Yesterday’s document promises a ‘review of compliance’ relating to sea lice problems, while an action plan will be developed to ‘tackle the underlying causes of mortality’. A ‘long-term approach’ will also be adopted to tackle poor gill health, seen as the key contributor to marine mortality.
Mr Ewing, who has previously insisted that growth of the industry must be sustainable, said: ‘This Farmed Fish Health Framework... must now translate into action and deliver tangible progress.

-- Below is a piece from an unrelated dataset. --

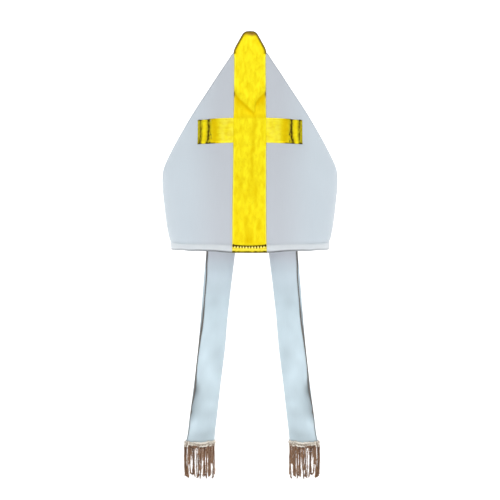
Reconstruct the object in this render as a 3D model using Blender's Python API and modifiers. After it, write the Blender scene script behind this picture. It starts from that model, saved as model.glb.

‘I expect to be kept fully updated, beginning with an update in three months detailing clear timelines for delivery on the identified workstreams. This will ensure the momentum and drive exists to achieve real and concrete gains throughout the ten-year lifetime of the framework.’
Holyrood’s environment committee raised concerns earlier this year that growth ‘may cause irrecoverable damage to the environment’. And TV presenter Jeremy Paxman recently attacked the Scottish Government for a ‘contemptible’ lack of action to deal with problems facing the industry, which he claimed ‘doesn’t really care much’ about the environment.
Don Staniford, director of the Scottish Salmon Watch campaign group, said: ‘This ten-year plan has more holes than a salmon farm and smacks of desperation.
‘To describe salmon farming as “without question one of Scotland’s great food success stories” clearly shows that the Scottish Government is out to lunch.
‘The unpalatable truth is that over 23,000 tons – an estimated 15-20million fish – died on Scottish salmon farms last year at a mortality rate of 26.7 per cent.’
Julie Hesketh-Laird, chief executive of the Scottish Salmon Producers Organisation, said the framework ‘recognises the valuable work that industry is already undertaking, and sets out actions to be put in place... so that salmon farming can progress sustainably and successfully’.